One of the things that made this episode of The Shadow special was that nothing in the story was faked, and then later explained away. That wasn’t always the case. In The Shadow’s radio adventures, he might encounter a ghost, which at story’s end was explained as a guy wearing a sheet. Mountain trolls would turn out to be circus dwarfs. An alleged vampire would actually be a guy with a syringe. Most of the time, those things that went bump in the night turned out to have perfectly normal explanations. Not so with this story, though. There actually was telepathic communication between Lamont Cranston, and a man’s brain was trapped in a gorilla’s skull. Yes, sometimes the boogey man was real!

Lamont Cranston, and his alter ego The Shadow, had the ability to communicate telepathically in various episodes of the radio show. It wasn’t mentioned often, but it was an established power of The Shadow as early as the 1938-39 Orson Welles season. He demonstrated the ability in “Message from the Hills,” “Terror Island,” and “Power of the Mind.”

The man behind the story

The scriptwriter for this episode was Stedman Coles. Coles was a regular writer for The Shadow; he wrote 17 Shadow radio scripts between 1944 and 1952. Only two audio recordings of Coles’ work on The Shadow have survived: his April 28, 1946, story, “Dreams of Death”; and the May 19, 1946, episode, “The Touch of Death.” One of his 1945 Shadow scripts, “The Shadow in Danger,” was adapted for Shadow Comics in 1948.

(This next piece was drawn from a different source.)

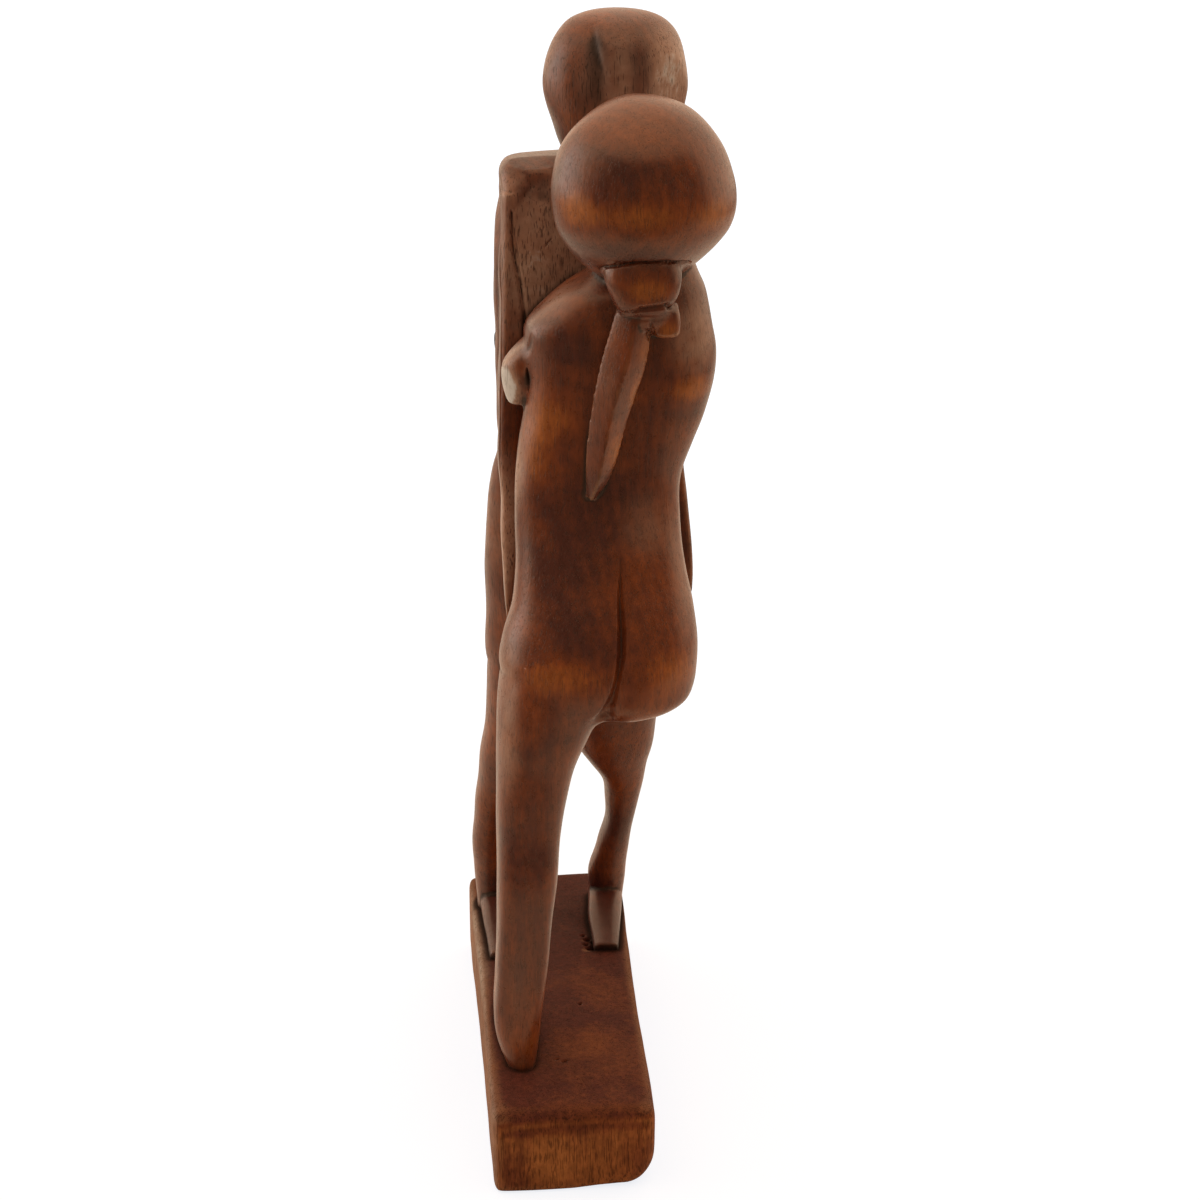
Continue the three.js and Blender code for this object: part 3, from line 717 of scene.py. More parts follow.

Stedman Coles also wrote scripts for The Crime Club, Roger Kilgore, Public Defender and Mr. Keen, Tracer of Lost Persons. He worked on radio into the mid-1950s, and did some television work as well.

So, there you have it. Another great exploit of The Shadow on the radio. It’s a “lost” adventure of The Shadow. No recordings seem to have survived. Sad. Because this was a classic, pulpy episode of The Shadow, in its truest sense. That’s pulp!

pulp (puhlp), [adj.] Entertainment typified by a more lurid style, brief characterization and often low budget... and fun!